Ayşegül Şerife Akçakaya

Gerçekten Bilinçli Mi Tüketiyoruz?

Ayşegül Şerife Akçakaya

 Bazen düşünüyorum gerçekten ne kadar bilinçli tüketiciyiz? Kasada uzattığımız kredi kartı, aslında cebimizdeki en büyük kolaylık mı, yoksa fark etmeden hayatımızı yöneten görünmez bir patron mu? Türkiye’de kredi kartı kullanmayan neredeyse kimse kalmadı. Market alışverişinden fatura ödemesine kadar her şey kartla. Kolay olması güzel ama madalyonun bir de öteki yüzü var tabi. Kart borcunu çevirmekte zorlanan milyonlarca insan. Bu sadece bir istatistik değil çevremizdeki arkadaşlarımız, komşularımız, belki kendimiz bile.

Kredi kartı borçlarının bu kadar artmasının aslında tek bir nedene bağlayamayız. Ekonomik koşullar elbette etkili ama biraz da harcama davranışlarımızı sorgulamak gerekiyor. Çünkü kartla harcama yapmak, nakit para vermekten çok daha farklı bir his. Cebimizden banknot çıkmayınca, harcadığımız paranın ağırlığını hissetmiyoruz. ‘Ay sonunda öderim’ düşüncesi bazen fark etmeden birikiyor ve sonunda bizi strese sokan kabarık bir ekstreye dönüşüyor.
Peki çözüm ne olabilir? Aslında çok basit birkaç adımla daha bilinçli bir tüketici olabiliriz diye düşünüyorum. Örneğin bir alışverişte kendimize şu soruyu sormak: ‘Buna gerçekten ihtiyacım var mı?’ Cevap ‘eh, olabilir’ ise çok büyük ihtimalle ihtiyaç değildir. Bir diğeri kart limitini, gelirimizle uyumlu seviyede tutmak. Yüksek limit, yüksek özgürlük gibi görünse de aslında daha büyük risk demek. Ve en önemlisi de şu bence kredi kartını bir borç aracı değil, bir ödeme kolaylığı olarak görmek. Gerektiğinde kullanıp, ay sonunda tamamını kapatmayı hedeflemek.
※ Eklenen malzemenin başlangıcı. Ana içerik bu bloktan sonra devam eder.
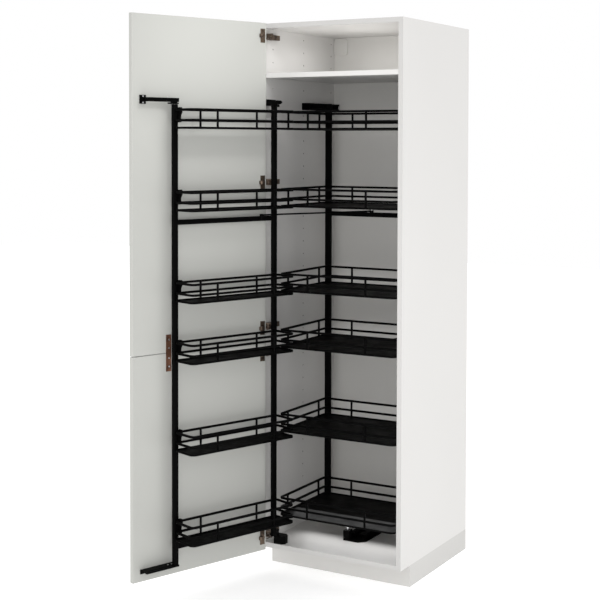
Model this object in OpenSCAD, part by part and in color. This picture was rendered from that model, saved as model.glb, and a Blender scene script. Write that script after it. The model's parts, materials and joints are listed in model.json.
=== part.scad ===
// Tall larder cabinet. Its door carries a frame of six baskets, which swings on its own
// pivots beside the door, and two link rods draw a second frame of six baskets forward.
// The model stands with the door open, as in use. Millimetres. X is the width, with 0 at
// its middle, Y is the depth, with 0 at the cabinet's front edges and + to the back, and
// Z is the height above the floor. Baskets are numbered from the top.

/* [Cabinet] */
// Outer width of the cabinet
body_w = 600; // [580:5:700]
// Depth of the side panels
body_d = 600; // [590:5:650]
// Height of the cabinet above its plinth
body_h = 2000; // [1980:5:2200]
// Thickness of the side, top, bottom and shelf panels
panel_t = 18; // [16:1:19]
// Thickness of the back panel
back_t = 8; // [6:1:10]
// Distance of the back panel from the rear edges
back_inset = 40; // [36:1:44]
// Depth of the grooves that hold the back panel
groove_depth = 6; // [4:1:8]
// Clear height of the top compartment
compartment_h = 169; // [150:1:180]
// Distance of the shelf behind the front edges
shelf_setback = 3; // [0:1:8]

/* [Shelf pin holes] */
// Radius of a shelf pin hole
pin_hole_r = 2.5; // [2:0.1:3]
// Depth of a shelf pin hole
pin_hole_depth = 12; // [8:1:13]
// Height from one shelf pin hole to the next
pin_hole_pitch = 50; // [40:1:64]
// Height of the lowest shelf pin hole above the bottom panel
pin_hole_first = 38; // [30:1:60]
// Least distance of the highest shelf pin hole below the top panel
pin_hole_end = 20; // [15:1:40]
// Distance of the first column of shelf pin holes from the front edges
pin_hole_front = 64; // [50:1:80]
// Distance of the middle column from the front edges
pin_hole_middle = 298; // [285:1:310]
// Distance of the last column from the back panel
pin_hole_back = 28; // [22:1:36]

/* [Dowels] */
// Radius of a dowel
dowel_r = 4; // [3:0.5:5]
// Length of a dowel in a side panel
dowel_in_side = 12; // [8:1:13]
// Length of a dowel in the end of a level panel
dowel_in_end = 22; // [15:1:30]
// Distance of the front dowels from the front edges
dowel_front = 40; // [30:1:50]
// Distance of the rear dowels from the back panel
dowel_back = 52; // [44:1:62]

/* [Plinth] */
// Height of the plinth
plinth_h = 80; // [60:5:150]
// Thickness of the plinth boards
plinth_t = 18; // [16:1:19]
// Distance of the plinth behind the front edges
plinth_setback = 79; // [40:1:100]
// Distance of the plinth's left side in from the cabinet's left side
plinth_left_inset = 8; // [0:1:20]
// Radius of a levelling leg
leg_r = 15; // [12:1:20]
// Radius of a leg's foot
leg_foot_r = 28; // [24:1:35]
// Thickness of a leg's foot
leg_foot_t = 6; // [4:1:10]
// Size of a leg's square head
leg_head_w = 64; // [50:1:80]
// Thickness of a leg's head
leg_head_t = 4; // [3:1:6]
// Distance of the legs from the sides
leg_side_inset = 70; // [60:1:90]
// Distance of the legs from the front and the rear edges
leg_end_inset = 150; // [140:1:180]

/* [Door] */
// Gap between the door's edges and the cabinet's outer edges
door_margin = 1.5; // [1:0.5:3]
// Thickness of the door
door_t = 18; // [16:1:19]
// Gap between the closed door and the front edges
door_gap = 2.5; // [2:0.1:3]
// Height of the lower door panel's top above the cabinet's bottom
door_seam = 800; // [750:5:845]
// Gap between the two door panels
seam_gap = 3; // [2:0.5:4]
// Angle by which the door stands open
door_angle = 109.5; // [106:0.5:110]
// Distance of the door's swing axis in from the cabinet's left side
swing_in = 14; // [13:0.5:15]
// Distance of the door's swing axis in front of the front edges
swing_out = 32; // [31:0.5:34]
// Radius of the door's rounded upright edges
door_edge_r = 2; // [2:0.5:4]
// Distance of the joining plate from the door's hinge edge
joint_plate_s = 435; // [425:1:440]
// Width of the joining plate
joint_plate_w = 21; // [18:1:24]
// Height of the joining plate
joint_plate_h = 131; // [110:1:150]
// Thickness of the joining plate
joint_plate_t = 2.5; // [2:0.5:4]
// Distances of the joining plate's screws from the seam
joint_screw_rows = [18, 48]; // [15:1:52]

/* [Hinges] */
// Distance of a hinge from the end of its door panel or of the side panel
hinge_end = 50; // [40:1:60]
// Radius of a hinge cup
cup_r = 13; // [11:0.5:15]
// Depth of a hinge cup
cup_depth = 12; // [9:0.5:13]
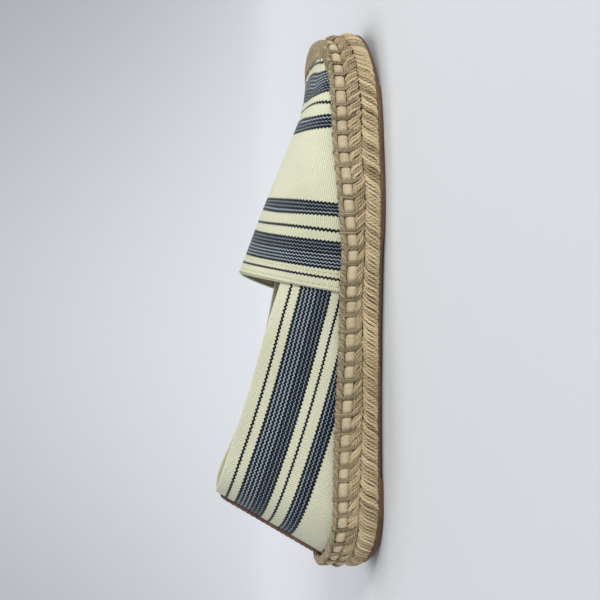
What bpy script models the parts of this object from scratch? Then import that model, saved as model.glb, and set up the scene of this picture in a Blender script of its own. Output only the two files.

Bilinçli tüketici olmak aslında kendimize bir iyilik. Çünkü finansal huzur, günlük hayatımızı en çok etkileyen konulardan biri. Ekstre geldiğinde yüzümüzün asılması yerine ‘Oh, kontrol bende’ diyebilmek kadar güzel bir his yok. Kredi kartları hayatımızdan çıkmayacak, bunu hepimiz biliyoruz. Ama kartın mı bizi yöneteceğine, yoksa bizim mi kartı yöneteceğimize kendimiz karar vermeliyiz.